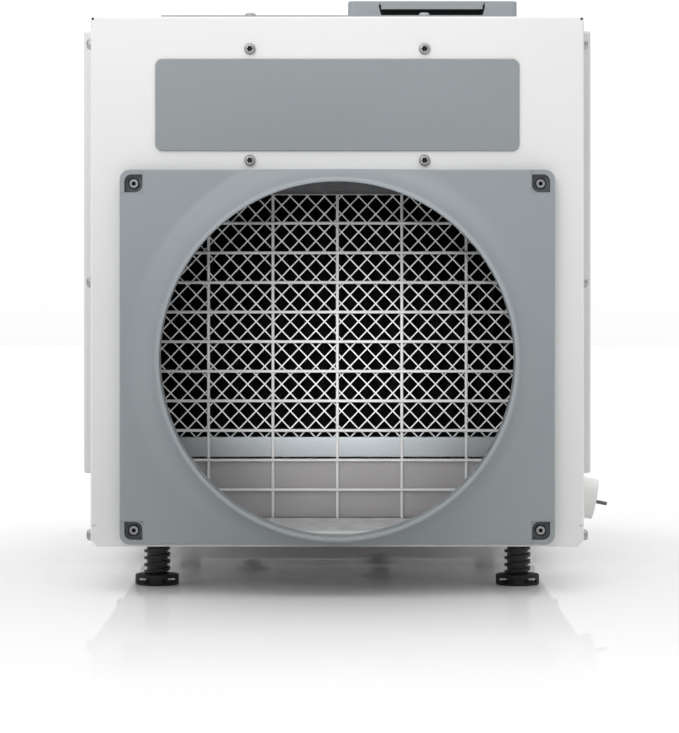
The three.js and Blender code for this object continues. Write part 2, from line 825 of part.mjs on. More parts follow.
// Backward-leaning blades between a disc and a coned ring, in front of which the bell mouth ends.
function blowerWheel() {
  const { radius, front, back, blades, hub, throat } = FAN;
  const centre = [0, FAN.z];
  const sheet = 2;
  const sides = 28;
  const eye = throat + 5;
  const cone = [
    [eye, front],
    [eye + sheet, front],
    [radius, front + 12],
    [radius, front + 12 + sheet],
    [eye, front + 3],
  ];
  let wheel = union(
    rod("y", radius, back, back + sheet, centre, sides),
    rod("y", hub, back - 12, back + 6, centre, 14),
  );
  const innerEnd = 62;
  const span = radius - 1 - innerEnd;
  const lean = 0.75; // radians that a blade turns back from its inner to its outer end
  for (let blade = 0; blade < blades; blade++) {
    const start = (blade / blades) * Math.PI * 2;
    const edge = [];
    const behind = [];
    for (let share = 0; share <= 1; share += 0.5) {
      const reach = innerEnd + span * share;
      const angle = start - share * lean;
      const x = reach * Math.cos(angle);
      const z = reach * Math.sin(angle) + FAN.z;
      edge.push([x, z]);
      behind.unshift([x - sheet * Math.sin(angle), z + sheet * Math.cos(angle)]);
    }
    wheel = wheel.add(toSolid(plate(outline([...edge, ...behind]), front + 6, back + 1)));
  }
  // Trims the blades to the cone's slope.
  const frontOfCone = ring(
    "y",
    [
      [eye + 0.1, front - 9],
      [eye + 0.1, front + 1.2],
      [radius + 9, front + 15],
      [radius + 9, front - 9],
    ],
    centre,
    sides,
  );
  wheel = cut(wheel, frontOfCone).add(toSolid(ring("y", cone, centre, sides)));
  wheel = cut(wheel, rod("y", MOTOR.shaft + GAP, back - 20, back + 20, centre, 12));
  return piece("blower_wheel", wheel, BLACK_PLASTIC);
}

// The motor, the shaft that turns in it, and the bracket that it is fixed to.
function motorPieces() {
  const centre = [0, FAN.z];
  const { radius, front, back, shaft } = MOTOR;
  const profile = [
    [0, front],
    [20, front],
    [24, front + 5],
    [radius - 4, front + 5],
    [radius, front + 9],
    [radius, back - 4],
    [radius - 4, back],
    [0, back],
  ];
  const bore = 40;
  const body = cut(
    toSolid(turned("y", profile, centre, 20)),
    rod("y", shaft + GAP, front - 1, front + bore, centre, 12),
  );
  const spindle = rod("y", shaft, FAN.back - 11, front + bore - 2, centre, 12);
  const y = back + GAP;
  const low = SHEET + GAP;
  const half = 58;
  const thick = 3;
  const sideTop = FAN.z + 30;
  const bracket = union(
    block(-half, half, y, y + thick, low, FAN.z + half),
    block(-half, half, y, y + 34, low, low + thick),
    block(-half, -half + thick, y, y + 20, low, sideTop),
    block(half - thick, half, y, y + 20, low, sideTop),
  );
  return [
    piece("motor_body", body, ALUMINIUM),
    piece("motor_shaft", spindle, STEEL),
    piece("motor_mount", bracket, GALVANISED),
  ];
}

// ---- Outlet end ----

function outletCollar() {
  const start = LENGTH + GAP;
  const end = LENGTH + OUTLET.reach;
  const profile = [
    [OUTLET.bore, start],
    [OUTLET.flange, start],
    [OUTLET.flange, start + 3],
    [OUTLET.radius, start + 3],
    [OUTLET.radius, end],
    [OUTLET.bore, end],
  ];
  return piece("outlet_collar", ring("y", profile, [0, OUTLET.z], 36), GREY_PLASTIC);
}

function cordGland() {
  const centre = [-128, 318];
  const bore = 4.5;
  const cap = [
    [0, LENGTH + 4],
    [9.5, LENGTH + 4],
    [9.5, LENGTH + 14],
    [7, LENGTH + 20],
    [0, LENGTH + 20],
  ];
  const gland = union(rod("y", 11, LENGTH + GAP, LENGTH + 5, centre, 6), turned("y", cap, centre, 18));
  const hole = rod("y", bore, LENGTH - 5, LENGTH + 25, centre, 14);
  return piece("cord_gland", cut(gland, hole), BLACK_PLASTIC);
}

// ---- Electrical compartment: its floor also carries the filter's upper guide ----

function electricalParts() {
  const half = WIDTH / 2 - 2 * SHEET - GAP - 1;
  const railBack = FILTER.front + FILTER.thick;
  const railTop = FILTER.high + 2 * GAP + SHEET;
  const railLip = FILTER.high - 11;
  const start = 8;
  const end = LENGTH - start;
  const top = SHELF_Z + SHEET;
  const lip = SHELF_Z + 14;
  const shelf = outline([
    [start, SHELF_Z],
    [RAIL_FRONT, SHELF_Z],
    [RAIL_FRONT, railLip],
    [RAIL_FRONT + SHEET, railLip],
    [RAIL_FRONT + SHEET, railTop - SHEET],
    [railBack, railTop - SHEET],
    [railBack, railTop],
    [RAIL_FRONT + SHEET, railTop],
    [RAIL_FRONT + SHEET, SHELF_Z],
    [end, SHELF_Z],
    [end, lip],
    [end - SHEET, lip],
    [end - SHEET, top],
    [start + SHEET, top],
    [start + SHEET, lip],
    [start, lip],
  ]);
  const floor = SHELF_Z + SHEET + GAP;
  const board = { half: 76, front: 62, rear: 168, low: floor + 8, high: floor + 9.6 };
  const standoffs = [];
  for (const x of [-board.half + 6, board.half - 6]) {
    for (const y of [board.front + 8, board.rear - 8]) {
      standoffs.push(rod("z", 3, floor, board.low + 1, [x, y], 8));
    }
  }
  const boardSheet = block(-board.half, board.half, board.front, board.rear, board.low, board.high);
  const capacitor = union(
    rod("x", 22, -130, -40, [300, floor + 24], 22),
    rod("x", 15, -42, -34, [300, floor + 24], 12),
    block(-122, -50, 288, 312, floor, floor + 6),
  );
  return [
    piece("electrical_shelf", crossbar(shelf, half), GALVANISED),
    piece("power_board", union(boardSheet, ...standoffs), BOARD),
    piece("run_capacitor", capacitor, ALUMINIUM),
  ];
}

// ---- Control unit on top: its own frame starts on the cabinet's top sheet ----

// The hollow under the lid, the finger slot in front of it, and the hinge's pin holes.
function controlHousing() {
  const { x, width, front, rear, high } = CONTROL;
  const left = x - width / 2;
  const right = x + width / 2;
  const edge = 1.5; // step round the top
  const opening = LID.width / 2 + 0.6;
  const pinHole = 1.7;
  const slot = { floor: 3.1, rear: front + 14 };
  const wireBay = { front: 94, wall: 2.5, high: 5 };
  const body = roundedRectangle(left, right, front, rear, 4);
  const top = roundedRectangle(left + edge, right - edge, front + edge, rear - edge, 3);
  const outside = union(slab(body, 0, high - edge, 3), slab(top, high - edge - 0.5, high, 3));
  return cut(
    outside,
    block(x - opening, x + opening, front - 1, LID.rear + 1.4, DECK, high + 1),
    block(x - opening, x + opening, front - 1, slot.rear, slot.floor, high + 1),
    rod("x", pinHole, x - opening - 3, x + opening + 3, [LID.axisY, LID.axisZ], 12),
    block(
      left + wireBay.wall,
      right - wireBay.wall,
      wireBay.front,
      rear - wireBay.wall,
      -1,
      wireBay.high,
    ),
    rod("z", WIRE_HOLE.radius, -1, DECK - edge, [x, WIRE_HOLE.y], 12),
  );
}

function controlLid() {
  const { x, front, high } = CONTROL;
  const half = LID.width / 2;
  const skirt = 2.2;
  const lidFront = front + 2 * GAP;
  const pin = { radius: 1.1, reach: half + 2.4 };
  const lid = union(
    block(x - half, x + half, lidFront, LID.rear, high - LID.thick, high),
    block(x - half, x + half, lidFront, lidFront + skirt, LID.skirtLow, high),
    rod("x", pin.radius, x - pin.reach, x + pin.reach, [LID.axisY, LID.axisZ], 12),
  );
  return piece("control_lid", lid, GREY_PLASTIC);
}

function controlGroup() {
  const group = new THREE.Group();
  group.position.z = HEIGHT + GAP;
  const { width, depth, corner, y, proud, sunk, gap } = BUTTON;
  let housing = controlHousing();
  BUTTON_NAMES.forEach((name, number) => {
    const x = CONTROL.x + (number - (BUTTON_NAMES.length - 1) / 2) * BUTTON.pitch;
    const halfWidth = width / 2;
    const halfDepth = depth / 2;
    const well = block(
      x - halfWidth - gap,
      x + halfWidth + gap,
      y - halfDepth - gap,
      y + halfDepth + gap,
      DECK - sunk - 2,
      DECK + 1,
    );
    housing = cut(housing, well);
    const cap = roundedRectangle(x - halfWidth, x + halfWidth, y - halfDepth, y + halfDepth, corner);
    group.add(piece(name, slab(cap, DECK - sunk, DECK + proud, 3), BLACK_PLASTIC));
  });
  group.add(piece("control_housing", housing, GREY_PLASTIC));
  group.add(controlLid());
  const x = CONTROL.x;
  const { half, front, rear } = DISPLAY;
  const window = roundedRectangle(x - half, x + half, front, rear, DISPLAY.corner);
  group.add(piece("display_window", slab(window, DECK + GAP, DECK + SHEET, 3), DARK_GLASS));
  return group;
}

// ---- Levelling feet ----

function footPlaces() {
  const { x, inset } = FOOT;
  return [
    [-x, inset],
    [x, inset],
    [x, LENGTH - inset],
    [-x, LENGTH - inset],
  ];
}

// A pad that swivels under a threaded stem, in a frame that starts on the floor.
function footGroup(number, [x, y]) {
  const group = new THREE.Group();
  group.position.set(x, y, -FOOT.height);
  const { pad, padHigh, journal, stem, height, rise } = FOOT;
  const chamfer = 2;
  const profile = [
    [0, 0],
    [pad - chamfer, 0],
    [pad, chamfer],
    [pad, padHigh],
    [0, padHigh],
  ];
  const socketFloor = 3.5;
  const socket = rod("z", journal + 0.5, socketFloor, padHigh + 1, [0, 0], 12);
  const slot = { x: 9.2, half: 3.4, low: 4.6, high: 6.6 };
  const slots = [-slot.x, slot.x].map((middle) =>
    block(middle - slot.half, middle + slot.half, -pad - 1, pad + 1, slot.low, slot.high),
  );
  const foot = cut(toSolid(turned("z", profile, [0, 0], 18)), socket, ...slots);
  const screw = union(
    rod("z", journal, socketFloor + GAP, padHigh + 2, [0, 0], 12),
    rod("z", stem, padHigh + GAP, height + rise, [0, 0], 16),
  );
  group.add(piece("foot_pad_" + number, foot, RUBBER));
  group.add(piece("foot_stem_" + number, screw, BLACK_PLASTIC));
  return group;
}

// ---- Assembly ----

dehumidifier.add(basePan());
dehumidifier.add(cabinetWrap());
dehumidifier.add(endPanel("front_panel", { z: COLLAR.z, radius: COLLAR.bore + 1 }));
dehumidifier.add(rearPanel());
dehumidifier.add(accessPanel("access_panel_left", -1));
dehumidifier.add(accessPanel("access_panel_right", 1));
dehumidifier.add(inletShroud());
pocketPlaces().forEach((place, index) => {
  dehumidifier.add(shroudScrew("shroud_screw_" + (index + 1), place));
});
dehumidifier.add(nameplate());
dehumidifier.add(inletLiner());
dehumidifier.add(inletGuard());
dehumidifier.add(lowerBlankPanel());
dehumidifier.add(filterRail());
dehumidifier.add(filterFrame());
dehumidifier.add(filterMedia());
dehumidifier.add(filterScreen());
dehumidifier.add(coil("evaporator_coil", COIL.evaporator));
dehumidifier.add(coil("condenser_coil", COIL.condenser));
dehumidifier.add(drainPan());
dehumidifier.add(drainGroup());
dehumidifier.add(compressorShell());
boltPlaces().forEach((place, index) => {
  dehumidifier.add(mountGroup(index + 1, place));
});
dehumidifier.add(...pipes());
dehumidifier.add(blowerBulkhead());
dehumidifier.add(blowerWheel());
dehumidifier.add(...motorPieces());
dehumidifier.add(outletCollar());
dehumidifier.add(cordGland());
dehumidifier.add(...electricalParts());
dehumidifier.add(controlGroup());
footPlaces().forEach((place, index) => {
  dehumidifier.add(footGroup(index + 1, place));
});

export default dehumidifier;
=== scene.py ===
"""Looks of the ducted dehumidifier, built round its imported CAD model.

Mesh code works in millimetres in the cabinet's own frame: X to the right, Y back from the front
face, Z up from the cabinet's underside. make() turns a mesh into metres in the row frame.
"""

import math

import bmesh
import bpy
from mathutils import Matrix, Vector


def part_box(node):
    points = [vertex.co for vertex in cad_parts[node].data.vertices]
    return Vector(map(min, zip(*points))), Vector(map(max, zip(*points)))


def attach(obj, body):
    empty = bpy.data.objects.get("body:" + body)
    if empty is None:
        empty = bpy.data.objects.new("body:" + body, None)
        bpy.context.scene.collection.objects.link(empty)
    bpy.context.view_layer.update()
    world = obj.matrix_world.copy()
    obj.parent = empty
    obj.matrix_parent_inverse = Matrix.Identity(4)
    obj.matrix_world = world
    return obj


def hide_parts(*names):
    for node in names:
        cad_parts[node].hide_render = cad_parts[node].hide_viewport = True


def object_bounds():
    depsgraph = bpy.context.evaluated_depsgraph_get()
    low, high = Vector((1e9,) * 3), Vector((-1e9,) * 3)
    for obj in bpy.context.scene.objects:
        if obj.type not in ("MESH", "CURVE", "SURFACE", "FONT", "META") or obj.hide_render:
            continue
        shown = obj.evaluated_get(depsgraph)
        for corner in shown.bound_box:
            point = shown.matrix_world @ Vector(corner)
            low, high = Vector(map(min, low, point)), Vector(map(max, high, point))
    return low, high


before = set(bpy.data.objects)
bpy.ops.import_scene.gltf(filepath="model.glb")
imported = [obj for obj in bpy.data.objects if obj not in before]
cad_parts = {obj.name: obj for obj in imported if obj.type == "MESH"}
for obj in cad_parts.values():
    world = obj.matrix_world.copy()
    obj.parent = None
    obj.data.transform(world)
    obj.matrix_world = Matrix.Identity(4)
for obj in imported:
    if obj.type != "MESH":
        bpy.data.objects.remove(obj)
cad_low, cad_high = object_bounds()

MM = 0.001
panel_low, panel_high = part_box("front_panel")
CABINET = Vector(((panel_low.x + panel_high.x) / 2, panel_low.y, panel_low.z))
TO_ROW = Matrix.Translation(CABINET) @ Matrix.Scale(MM, 4)


def cad(node):
    """Lowest and highest corner of a CAD node, in millimetres in the cabinet's frame."""
    low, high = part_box(node)
    return (low - CABINET) / MM, (high - CABINET) / MM


def middle_of(node):
    """Middle of a CAD node's box, in millimetres in the cabinet's frame."""
    low, high = cad(node)
    return (low + high) / 2


# ---- Driving dimensions, from the frame where it gives them ----
HALF = (panel_high.x - panel_low.x) / 2 / MM
HEIGHT = (panel_high.z - panel_low.z) / MM
LENGTH = cad("rear_panel")[1].y
FLANGE = cad("front_panel")[1].y
SHEET = 1.2
BEND = 1.8
PAN_SIDE = 16.0
COLLAR_Z = 133.8
COLLAR_OUT = 127.0
COLLAR_BORE = 123.6
BORE_BACK = 125.1
RIM_Y = cad("inlet_shroud")[0].y
PLATE_FRONT = -12.3
POCKET_RIM = PLATE_FRONT + 1.3
POCKET_HALF = 6.3
FLARE_OUT = 150.0
OUTLET_Z = 150.0
OUTLET_BORE = 98.6
SPOUT_TILT = math.radians(11)
SPOUT_Y, SPOUT_Z = 120.0, 28.9
FEET = [middle_of(f"foot_stem_{number}").xy for number in (1, 2, 3, 4)]
FLOOR_Z = cad("foot_pad_1")[0].z


# ---- Materials ----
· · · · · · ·
→ **Set problem**
Quote only the lines running from the line that holds "dehumidifier.add(blowerBulkhead());" to the line that holds "cad_parts[node].hide_render = cad_parts[node].hide_viewport", both ends included.

→ **Correct response**
dehumidifier.add(blowerBulkhead());
dehumidifier.add(blowerWheel());
dehumidifier.add(...motorPieces());
dehumidifier.add(outletCollar());
dehumidifier.add(cordGland());
dehumidifier.add(...electricalParts());
dehumidifier.add(controlGroup());
footPlaces().forEach((place, index) => {
  dehumidifier.add(footGroup(index + 1, place));
});

export default dehumidifier;
=== scene.py ===
"""Looks of the ducted dehumidifier, built round its imported CAD model.

Mesh code works in millimetres in the cabinet's own frame: X to the right, Y back from the front
face, Z up from the cabinet's underside. make() turns a mesh into metres in the row frame.
"""

import math

import bmesh
import bpy
from mathutils import Matrix, Vector


def part_box(node):
    points = [vertex.co for vertex in cad_parts[node].data.vertices]
    return Vector(map(min, zip(*points))), Vector(map(max, zip(*points)))


def attach(obj, body):
    empty = bpy.data.objects.get("body:" + body)
    if empty is None:
        empty = bpy.data.objects.new("body:" + body, None)
        bpy.context.scene.collection.objects.link(empty)
    bpy.context.view_layer.update()
    world = obj.matrix_world.copy()
    obj.parent = empty
    obj.matrix_parent_inverse = Matrix.Identity(4)
    obj.matrix_world = world
    return obj


def hide_parts(*names):
    for node in names:
        cad_parts[node].hide_render = cad_parts[node].hide_viewport = True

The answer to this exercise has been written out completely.